Housing minister rejects claim 5% deposit scheme pushing up prices
Over to the crossbench, Elizabeth Watson-Brown says the median house price in capital cities has increased by $35,000 over the last three months “as a result of the government’s 5% house deposit scheme”.
She asks the government whether it will admit that it’s driving unsustainable house price growth.
Housing minister Clare O’Neil defends Labor’s 5% deposit scheme (and won’t agree with the Greens MP that Labor is driving up house prices).
O’Neil says the scheme has significantly dropped the number of years that young couples have to save for a housing deposit, from 11 to just two or three.
We now have 190,000 Australians who have been supported into their first home because of our government’s program, 190,000 Australians that the Greens political party are saying should never have got government support to buy their first home.

Josh Butler
Barnaby Joyce still sitting with Coalition
Barnaby Joyce isn’t sitting in the s party room at the moment, but he’s still sitting with the Coalition in the parliament.
The maverick s backbencher has taken his normal seat in question time, perched alongside fellow Nat MP Colin Boyce right up the back.

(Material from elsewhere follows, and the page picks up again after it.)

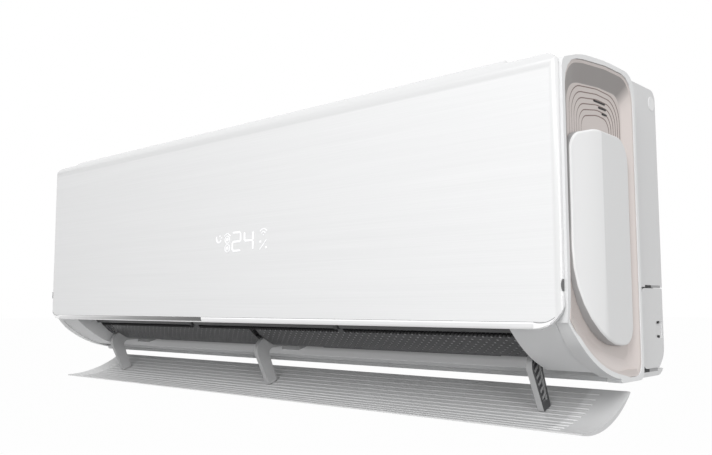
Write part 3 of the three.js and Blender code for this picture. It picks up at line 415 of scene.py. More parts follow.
def addPiece(name, form, node, finish=None, replaced=(), further=()):
    # a finished form becomes an object that rides with a node's body
    mesh = bpy.data.meshes.new(name)
    form.to_mesh(mesh)
    form.free()
    piece = bpy.data.objects.new(name, mesh)
    bpy.context.scene.collection.objects.link(piece)
    for one in (finish or finishes[slotOf[node]], *further):
        mesh.materials.append(one)
    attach(piece, bodyOf[node])
    if replaced:
        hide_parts(*replaced)
    return piece


sharpFrom = {"dish": 24, "pad": 30, "vane": 30, "marks": 40}     # degrees between two faces


def smoothBelow(form, degrees):
    # curved stretches shade smoothly and real edges stay crisp
    for face in form.faces:
        face.smooth = True
    limit = math.radians(degrees)
    for edge in form.edges:
        edge.smooth = len(edge.link_faces) == 2 and edge.calc_face_angle(0) < limit


refineSettings = {
    "merge": 0.00001,
    "flat": 0.6,       # degrees
    "smooth": 32.0,    # degrees
    "corner": 40.0,    # degrees
}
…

He and Boyce have been chatting quietly, with Liberal MP Aaron Violi – the only Coalition MP further away from the action – right behind them.

Joyce and Violi exchanged a few quick words, and passed a paper back and forth.

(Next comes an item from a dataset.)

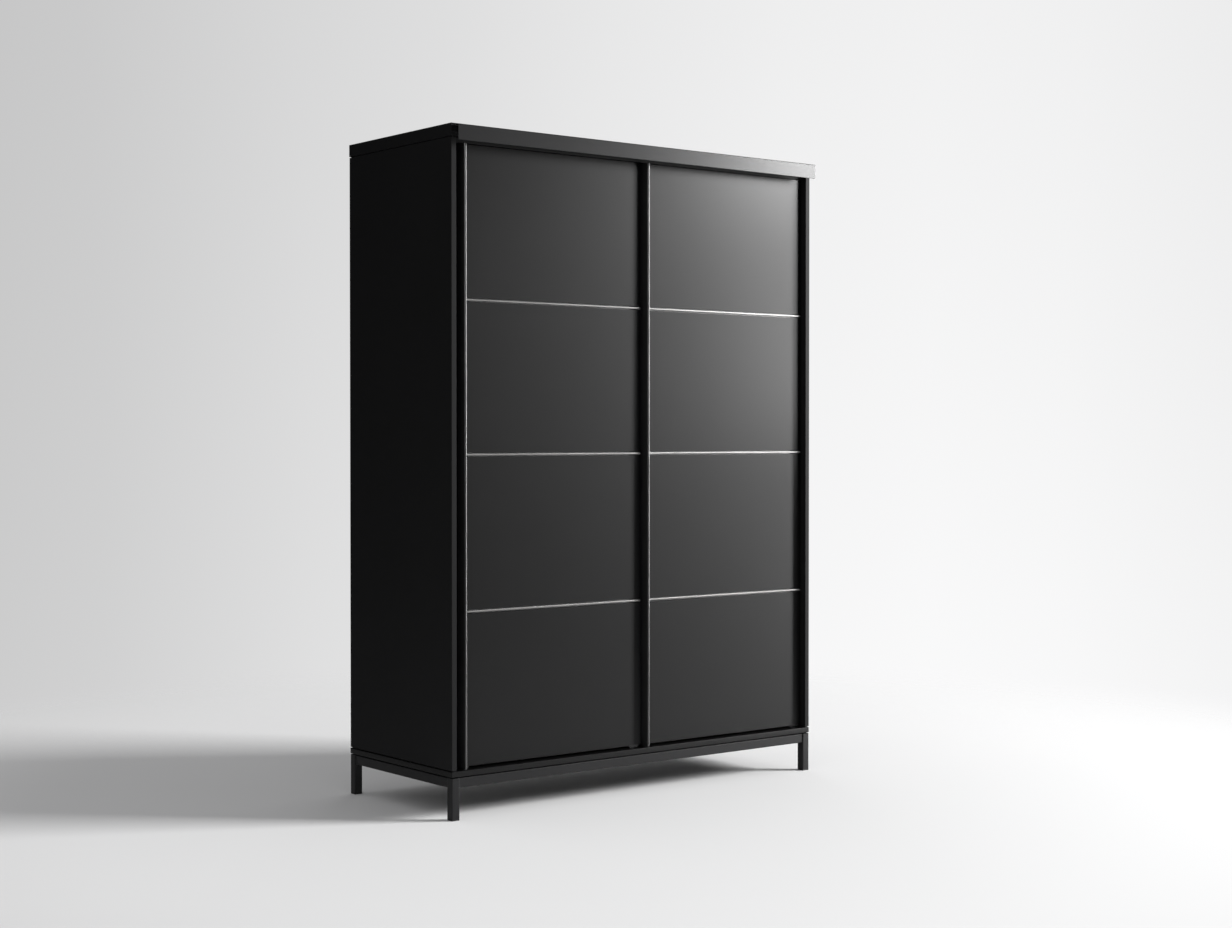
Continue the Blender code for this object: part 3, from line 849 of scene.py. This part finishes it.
# Share of the way across the studio, from left to right, and how brightly the backdrop glows there,
# as painted light that is brightest towards the key light.
BACKDROP = (
    (0.300, 0.595),
    (0.345, 0.638),
    (0.405, 0.737),
    (0.450, 0.790),
    (0.500, 0.868),
    (0.554, 0.930),
    (0.600, 0.953),
    (0.640, 0.945),
    (0.683, 0.910),
    (1.000, 0.700),
)
BACKDROP_RADIUS = 25.0
# The backdrop's painted glow loses a little of its strength between these heights.
BACKDROP_HEIGHTS = (-3.0, 8.0)
BACKDROP_STRENGTHS = (1.0, 0.92)
BACKDROP_BLUE = 1.004
SKY_BLUE = 1.01


def backdrop_finish():
    """A pale surround that glows with painted light, brightest towards the key light."""
    material = bpy.data.materials.new("backdrop, painted glow")
    material.use_nodes = True
    tree = material.node_tree
    place = tree.nodes.new("ShaderNodeTexCoord").outputs["Object"]
    yaw = stage_settings().camera_yaw
    across = (math.cos(yaw) / BACKDROP_RADIUS, math.sin(yaw) / BACKDROP_RADIUS, 0.0)
    dot = add_node(tree, "ShaderNodeVectorMath", {0: place, 1: across}, operation="DOT_PRODUCT")
    share = spread(tree, dot.outputs["Value"], (-1.0, 1.0), (0.0, 1.0))
    ramp = add_node(tree, "ShaderNodeValToRGB", {"Fac": share})
    stops = ramp.color_ramp.elements
    while len(stops) < len(BACKDROP):
        stops.new(0.5)
    for stop, (where, level) in zip(stops, BACKDROP):
        stop.position = where
        stop.color = (level, level, level * BACKDROP_BLUE, 1.0)
    height = add_node(tree, "ShaderNodeSeparateXYZ", {0: place}).outputs["Z"]
    strength = spread(tree, height, BACKDROP_HEIGHTS, BACKDROP_STRENGTHS)
    # Painted light: the dome glows brighter towards the key light and a little dimmer higher up.
    values = {"Color": ramp.outputs["Color"], "Strength": strength}
    glow = add_node(tree, "ShaderNodeEmission", values)
    tree.links.new(glow.outputs[0], tree.nodes["Material Output"].inputs["Surface"])
    return material


def build_backdrop():
    """A great pale dome that only the camera sees, and the even light that fills the studio."""
    shape = bmesh.new()
    bmesh.ops.create_icosphere(shape, subdivisions=4, radius=BACKDROP_RADIUS)
    dome = add_object("studio_backdrop", mesh_from(shape, "studio_backdrop", backdrop_finish()))
    dome.visible_diffuse = False
    dome.visible_glossy = False
    dome.visible_transmission = False
    dome.visible_shadow = False
    world = bpy.data.worlds.new("studio")
    bpy.context.scene.world = world
    world.use_nodes = True
    sky = stage_settings().sky
    colour = world.node_tree.nodes["Background"].inputs["Color"]
    colour.default_value = (sky, sky, sky * SKY_BLUE, 1.0)
    world.cycles_visibility.glossy = False


# How far the key light stands to the camera's right and above the floor, and what it points at.
KEY_ACROSS = 14.0
KEY_HEIGHT = 6.7
KEY_TARGET = (0.0, 0.0, 0.8)
# The soft lights that are seen only in gloss.
UPPER_SHEEN = {"target": (0.1, -0.26, 1.95), "size": (0.5, 1.5)}
TOP_SHEEN = {"target": (0.1, -0.26, 1.6), "size": (0.5, 0.6)}
FAR_SHEEN = {"place": (6.5, -3.2, 1.4), "target": (0.0, -0.26, 1.2), "size": (1.2, 3.5)}
BACK_SHEEN = {"place": (2.6, 3.4, 1.9), "target": (0.0, 0.3, 1.1), "size": (0.8, 2.2)}
SIDE_SHEEN = {"place": (-5.2, -2.8, 2.4), "target": (-0.7, 0.0, 1.1), "size": (1.2, 2.4)}
# The top light's height above the upper one, and two lights' powers as a share of their setting.
TOP_SHEEN_RISE = 0.5
TOP_SHEEN_SHARE = 1.4
SIDE_SHEEN_SHARE = 2.4


def add_area_light(name, place, target, size, power):
    light = bpy.data.lights.new(name, "AREA")
    light.shape = "RECTANGLE"
    light.size, light.size_y = size
    light.energy = power
    lamp = add_object(name, light)
    lamp.location = place
    lamp.rotation_euler = (Vector(target) - Vector(place)).to_track_quat("-Z", "Y").to_euler()
    lamp.visible_camera = False
    return lamp


def add_sheen(name, place, target, size, power):
    """A soft light that is seen only in gloss."""
    add_area_light(name, place, target, size, power).visible_diffuse = False


def build_lights():
    look = stage_settings()
    across = Vector((math.cos(look.camera_yaw), math.sin(look.camera_yaw), 0.0))
    place = across * KEY_ACROSS + Vector((0.0, 0.0, KEY_HEIGHT))
    size = (look.key_size, look.key_size)
    key = add_area_light("key", place, KEY_TARGET, size, look.key_power)
    key.visible_glossy = False
    upper = Vector(look.sheen_place)
    top = upper + Vector((0.0, 0.0, TOP_SHEEN_RISE))
    add_sheen("upper sheen", upper, **UPPER_SHEEN, power=look.sheen_power)
    add_sheen("top sheen", top, **TOP_SHEEN, power=look.sheen_power * TOP_SHEEN_SHARE)
    add_sheen("far sheen", **FAR_SHEEN, power=look.far_power)
    add_sheen("back sheen", **BACK_SHEEN, power=look.rim_power)
    add_sheen("side sheen", **SIDE_SHEEN, power=look.rim_power * SIDE_SHEEN_SHARE)


SENSOR_WIDTH = 36.0
CAMERA_CLIP = (0.05, 100.0)


def build_camera():
    look = stage_settings()
    data = bpy.data.cameras.new("camera")
    data.sensor_width = SENSOR_WIDTH
    data.lens = look.lens
    data.clip_start, data.clip_end = CAMERA_CLIP
    camera = add_object("camera", data)
    camera.location = look.camera_place
    camera.rotation_euler = (look.camera_tilt, 0.0, look.camera_yaw)
    bpy.context.scene.camera = camera


class PieceOperator:
    """What the operators share: each runs its own build functions in order."""

    bl_options = {"REGISTER", "UNDO"}
    steps = ()

    def execute(self, context):
        for step in self.steps:
            step()
        return {"FINISHED"}


class WARDROBE_OT_stage(PieceOperator, bpy.types.Operator):
    """Set up the pale floor, the backdrop, the soft lights and the camera"""

    bl_idname = "wardrobe.stage"
    bl_label = "Stage"
    steps = (build_floor, build_backdrop, build_lights, build_camera)


class WARDROBE_OT_finishes(PieceOperator, bpy.types.Operator):
    """Make the wardrobe's materials"""

    bl_idname = "wardrobe.finishes"
    bl_label = "Finishes"
    steps = (make_finishes,)


class WARDROBE_OT_boards(PieceOperator, bpy.types.Operator):
    """Finish the outer boards of the carcass"""

    bl_idname = "wardrobe.boards"
    bl_label = "Carcass boards"
    steps = (build_boards,)


class WARDROBE_OT_interior(PieceOperator, bpy.types.Operator):
    """Finish the shelves, the partition, the back and the hanging rail"""

    bl_idname = "wardrobe.interior"
    bl_label = "Interior"
    steps = (build_interior,)


class WARDROBE_OT_base(PieceOperator, bpy.types.Operator):
    """Finish the tube base and its glides"""

    bl_idname = "wardrobe.base"
    bl_label = "Base frame"
    steps = (build_base,)


class WARDROBE_OT_fascia(PieceOperator, bpy.types.Operator):
    """Make the folded fascia"""

    bl_idname = "wardrobe.fascia"
    bl_label = "Fascia"
    steps = (build_fascia,)


class WARDROBE_OT_grips(PieceOperator, bpy.types.Operator):
    """Make the upright grips and finish the leaf frames"""

    bl_idname = "wardrobe.grips"
    bl_label = "Grips and leaf frames"
    steps = (build_grips, build_frames)


class WARDROBE_OT_panels(PieceOperator, bpy.types.Operator):
    """Finish the door panels and their beads"""

    bl_idname = "wardrobe.panels"
    bl_label = "Panels and beads"
    steps = (build_panels, build_beads)


class WARDROBE_OT_hardware(PieceOperator, bpy.types.Operator):
    """Finish the pivots and catches, and make the shelf pins, screws and felt pads"""

    bl_idname = "wardrobe.hardware"
    bl_label = "Hardware"
    steps = (build_hardware, build_shelf_fixings, build_screws, build_pads)


OPERATORS = (
    WARDROBE_OT_stage,
    WARDROBE_OT_finishes,
    WARDROBE_OT_boards,
    WARDROBE_OT_interior,
    WARDROBE_OT_base,
    WARDROBE_OT_fascia,
    WARDROBE_OT_grips,
    WARDROBE_OT_panels,
    WARDROBE_OT_hardware,
)


class WARDROBE_PT_sidebar(bpy.types.Panel):
    """The wardrobe's settings and operators"""

    bl_label = "Wardrobe"
    bl_idname = "WARDROBE_PT_sidebar"
    bl_space_type = "VIEW_3D"
    bl_region_type = "UI"
    bl_category = "Wardrobe"

    def draw(self, context):
        for group in ("wardrobe_finishes", "wardrobe_details", "wardrobe_stage"):
            settings = getattr(context.scene, group)
            box = self.layout.box()
            for name in settings.__annotations__:
                box.prop(settings, name)
        for operator in OPERATORS:
            self.layout.operator(operator.bl_idname)


GROUPS = (WardrobeFinishes, WardrobeDetails, WardrobeStage)
CLASSES = (*GROUPS, *OPERATORS, WARDROBE_PT_sidebar)


def register():
    for made in CLASSES:
        bpy.utils.register_class(made)
    bpy.types.Scene.wardrobe_finishes = PointerProperty(type=WardrobeFinishes)
    bpy.types.Scene.wardrobe_details = PointerProperty(type=WardrobeDetails)
    bpy.types.Scene.wardrobe_stage = PointerProperty(type=WardrobeStage)


def unregister():
    del bpy.types.Scene.wardrobe_stage
    del bpy.types.Scene.wardrobe_details
    del bpy.types.Scene.wardrobe_finishes
    for made in reversed(CLASSES):
        bpy.utils.unregister_class(made)


def main():
    register()
    bpy.context.scene.view_settings.view_transform = "Standard"
    for operator in OPERATORS:
        getattr(bpy.ops.wardrobe, operator.bl_idname.split(".")[1])()


if __name__ == "__main__":
    main()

The back rows of the Coalition benches are a bit of a rogue’s gallery at the moment. There’s Joyce alongside Boyce (who Pauline Hanson has said would be a good fit for One Nation) next to another Nat, Llew O’Brien, who told The Australian today that the Coalition could split if they didn’t dump net zero.

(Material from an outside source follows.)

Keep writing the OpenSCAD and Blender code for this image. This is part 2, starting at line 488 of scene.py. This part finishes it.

A row back and behind is Andrew Hastie, who recently quit the frontbench, next to Tony Pasin, who this morning spoke in favour of Joyce’s anti-net zero bill, and next to him is Garth Hamilton, who is also pushing against net zero.
Action taken against CFMEU ‘strongest’ a government can make, minister says
I’m sensing an early theme – opposition leader Sussan Ley is back at the dispatch box and asks if the government will deregister the CFMEU, as the Coalition has been calling for.
Amanda Rishworth argues the action Labor has taken has been the “strongest” a government can make, as opposed to the former (and now abolished) Australian Building and Construction Commission (ABCC).
If she [Ley] had been following the debate while we were putting the CFMEU into administration, she would know the strongest possible action you can take, in terms of transparency and in terms of ensuring that there is accountability, is to put the CFMEU into administration … And if we look at some of the incidents and allegations that are being exposed at the moment, they happened under the ABCC and indeed the Coalition’s watch.

Rishworth then accuses the shadow employment minister, Tim Wilson, of making “baseless claims” against the administrator, Mark Irving.
Labor MP ejected as Sussan Ley asks about the CFMEU
Sussan Ley starts and asks the government about the CFMEU administration.
The Coalition is calling for an inquiry into the CFMEU administration after the Nine newspapers reported its efforts have been hampered by a lack of investigative capability.
Before she can even finish her question, the Speaker boots out Labor MP Rob Mitchell (fastest booting I’ve ever seen in QT!)
Employment minister Amanda Rishworth says the government has “no tolerance” for criminal conduct, and backs the work the administrator has done so far.
I have spoken with the administrator on numerous occasions about just how difficult this work is, and for him, he is absolutely committed to clean out this union and I just want to go through some of the work that he has already been doing. He has taken significant steps to either remove or accept the resignation of over 60 staff. Over two-thirds who were in leadership positions or organisers.
It’s question time!
Richard Marles is in the hot seat today, while Anthony Albanese is overseas. (He gets a few jeers from the opposition benches as he stands up to say he’ll be representing the PM).